On a typical Sierra module, you will find at least 4 partitions, User, Legato Master, Linux, and Modem. The modem partition isn't even visible from user applications or the Linux system. For security, all other partitions but the User partition are handled as read-only on the application side.


If you want to update the Linux system image or the Legato master image it has to be packaged up as a .cwe file. .cwe updates are an all or nothing approach, the whole filesystem is replaced during this update. The runtime environment is installed on the user partition to enable apps to be able to read and write files, alter config, etc. See the section System Structure for more details on how Legato makes use of the read-only and writable partitions to provide update and rollback.

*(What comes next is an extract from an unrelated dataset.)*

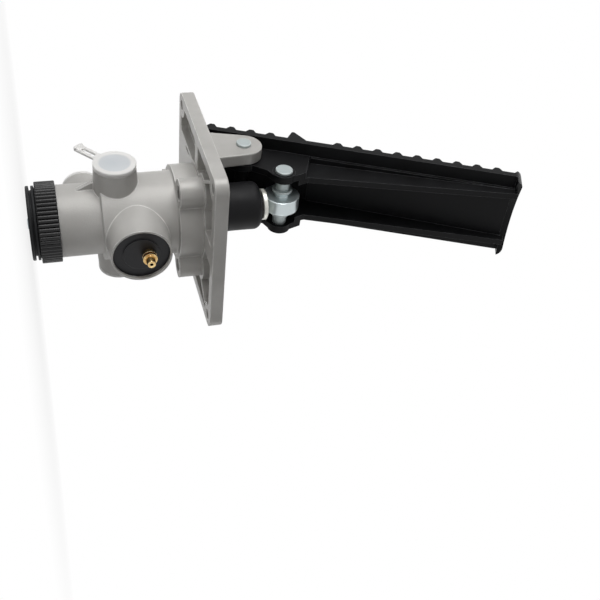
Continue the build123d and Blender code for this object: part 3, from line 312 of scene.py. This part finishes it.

The user partition is usually ignored by .cwe files. This is because it is up to the runtime environment and applications are installed in this partition.

It is possible to create a .cwe file that instructs the modem to format the user partition. This is usually used in addition with .spk files. Contact Sierra Wireless for specifics on how to create a .cwe file that formats the user partition.

.spk files package up multiple .cwe files into one package. The .spk update file provides a way to update the Legato gold master, update Linux, and the modem firmware in one step.

Best Practices

Legato updates and rollbacks only modify files under @/legato. The golden image is never modified and when that image is made current it isn't copied to under /legato but instead symlinks are created to point to the master image.

If you need to keep data outside of the Legato rollback process. Then the best idea is to store this outside of /legato.